What unites all these disciplines is a core truth: value is not inherent. It emerges from the intersection of scarcity, demand, and perception. An appraiser's job is to read that intersection accurately.
In future pieces, we'll break down exactly how modern domain appraisal borrows from these older disciplines - and where it has to invent its own rules.
Rethinking "Digital Real Estate"
Which brings us to domain names. You've probably heard them called "digital real estate." The analogy seems to make sense - after all, domains are scarce, people buy and sell them, and location (sort of) matters.
But think about it for a moment longer, and the metaphor falls apart.
Real estate has a footprint. You can build on it, develop it, subdivide it. Its value is tied to physical neighbors, zoning laws, and what you construct on the land. When you buy property, you're buying space.
A domain has no footprint. You can't develop the domain itself - you develop a website, which is a separate thing entirely. The domain is just the address on the deed. It doesn't get larger or smaller. It doesn't have neighbors in any meaningful sense. A premium domain works just as well pointing to a single landing page as it does pointing to a massive web application.
If anything, the website is digital real estate. The domain is something else: not a location, but an identity artifact.
Digital Jewelry
Here's a better frame: domains are digital jewelry.
Think about what makes a gemstone valuable. It's not the size of the mine it came from. It's a set of qualities - cut, clarity, color, carat - that require expertise to evaluate. The value is concentrated, portable, and invisible to the untrained eye. A flawless diamond and a cloudy one can look similar to a casual observer. Only the appraiser knows the difference.
And crucially: not all jewelry is valuable. A scratched plastic bangle from a dollar store isn't an asset - it's clutter. The same materials that make fine jewelry possible can produce worthless junk. Quality matters. Craftsmanship matters. The gap between treasure and trash can be invisible to untrained eyes but obvious to an appraiser.

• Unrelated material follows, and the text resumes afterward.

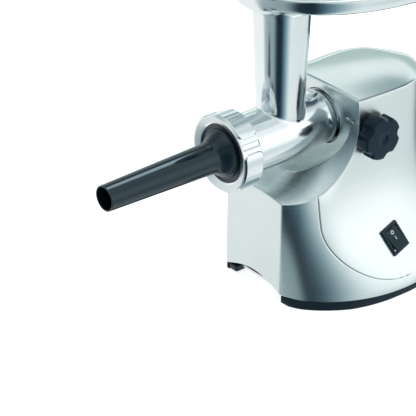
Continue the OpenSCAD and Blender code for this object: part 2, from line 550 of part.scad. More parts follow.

There's another parallel worth noting: age isn't everything. Antique pieces carry historical premium, certainly. But modern materials and precision manufacturing have created entirely new categories of desirable jewelry. A contemporary piece with superior engineering and novel materials can command prices that rival or exceed vintage equivalents. The market rewards quality and relevance, not just heritage.
In that sense, domains sit alongside jewelry, art, and rare watches as small, portable, identity-dense assets whose value hides in details. A domain isn't just a string of characters - it's a compressed identity, and identities are worth what they mean to the right buyer:
- Brevity - like carats, shorter is rarer and more valuable
- Memorability - the cognitive "sparkle"
- Extension - the setting that frames the stone
- Semantic quality - clarity of meaning and commercial intent
A four-letter .com might be worth $500 or $500,000 depending on factors that take expertise to weigh. And a well-chosen domain in a newer extension might outperform a mediocre legacy one. That's not how real estate works. That's how gems work.
And just like gemologists have grading reports, domain investors now have decades of sales data and repeatable models behind the judgment. The intuition isn't gone; it's finally measurable.
Why Appraisal Matters Now
The domain market has matured. Millions of transactions have established patterns. We have historical sales data, TLD performance metrics, and enough market depth to apply the same rigorous methods that transformed other asset classes.
At Appraise.net, we're bringing that rigor to domain valuation - so sellers don't underprice, buyers don't overpay, and both sides can negotiate from shared, data-backed expectations. We've analyzed hundreds of thousands of sales to understand what actually drives prices - not what should in theory, but what does in practice. We combine that data with AI-powered analysis to read the qualities that matter: linguistic flow, commercial potential, and real market comparables.
Because whether you're pricing a ruby or a .com, the fundamental question remains the same: What is this actually worth?
The answer still requires the appraiser's art.